Roku has solved this problem with some of its models. The Roku Streaming Stick+ and the Roku Stick Express have a WiFi direct feature. This uses WiFi to connect the remote instead of a standard infrared beam, allowing you to point the remote in any direction and get a response from your Roku Stick.
The quickest way to sidestep the audio situation described above is to use a wireless HDMI kit like the WeJupit Mini Wireless HDMI Extender Kit (on Amazon). We have a more detailed writeup on how wireless HDMI kits work on the site, but for the most part, they do exactly what they sound like.
And the benefit of having a wireless HDMI solution, in this case, is that you can put the Roku stick wherever you want, wirelessly beaming the video up to the projector. This solves the sound problem because you can now manage the audio on the ground, preventing extra cables up to the projector.
You can either hook the Roku into an A/V Receiver (more on that below) and then run the output of the receiver to the wireless HDMI kit, or better yet you can skip the receiver step entirely by using a wireless HDMI kit in tandem with an HDMI audio extractor, like the J-Tech Digital Premium Quality Audio Extractor (on Amazon).
Using an HDMI audio extractor, you would plug the Roku into the extractor, then plug the extractor output into the wireless HDMI kit. From there, you have the video going to the projector via the wireless kit, but the audio has been freed up to route to the speaker solution (a soundbar, etc.) on the ground. This can seem intimidating, but it's actually pretty straight forward, and we have a separate guide on using these extractor kits.

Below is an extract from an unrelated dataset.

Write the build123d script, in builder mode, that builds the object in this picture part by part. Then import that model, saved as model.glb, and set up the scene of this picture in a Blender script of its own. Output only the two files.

An A/V receiver is a great solution if you have a surround sound system or more than a few speakers to manage. Although the audio extractor can free up the audio from the Roku stick, it just won't have many outputs.
Using a receiver, you can plug the Roku stick int other receiver's HDMI in port, then route the audio as needed, and use an HDMI cord or wireless HDMI kit to get the video from the receiver to the projector.
As you've probably noticed in the above sections, there's a recurring theme around the Roku sound being trapped on the device, or worse, at the projector's onboard speakers. You have a few ways to solve this, but they do require a little thinking and a little planning.
Although the wireless HDMI kit will get the Roku down on the ground where you can manage it directly, you'll need to add an extractor kit or A/V receiver to formerly split the audio and video content. The only trouble is that, if you're going to this much work to manage the audio, you're likely already considering a more robust solution for the video content as well.
Electronics don’t always work the way we expect. You may run into connectivity issues if you have a particularly old projector. But most problems with Roku Sticks and projectors relate to sound, or rather the lack of sound.
The first, and least expensive, option you should look into when you get no sound is if the projector is configured correctly. This can save you quite a lot of money if your sound issues are as simple as changing a setting.
In the Optima HD26 projector, for instance, it has automatically enabled a setting called HDMI link. This setting exists to allow the projector to coordinate multiple devices, but can apparently cause handshake issues with the Roku Stick. Disabling this feature fixes the problem.
So, a brief tour into the projector's settings is worth your time, specifically to hunt down the audio section and make sure the output is being routed where you'd like.
Another more expensive problem is a projector that doesn’t support the audio codecs that the Roku Stick uses. You’ll notice this problem only with certain media, usually blockbuster action, sci-fi, and fantasy films.
If you have this problem, you won’t be able to get sound from media that uses things like Dolby Digital or DTS. This is usually as simple (and expensive) as putting a sound system between your Roku Stick and your projector.
If you’re using older, especially analog, equipment, it might not come with HDMI options at all. It’s unlikely that you’d be using a projector that old, but plenty of audiophiles prefer legacy audio equipment.
In this case, it may make sense to split the signal from the Roku Stick and use an HDMI audio extractor. This will strip the audio signal from the HDMI signal and allow you to transmit analog audio to your sound system as described above.
In the unlikely scenario where you are using legacy projection equipment, you can also get any of a variety of HDMI-to-analog converters. All of these will require an external power source. There is no such thing as a digital-to-analog cable.
Hopefully you are at a point where you can use your Roku stick and projector together for a premium viewing experience. And with a little work, you can manage the audio in a way that gives you a premium listening experience as well.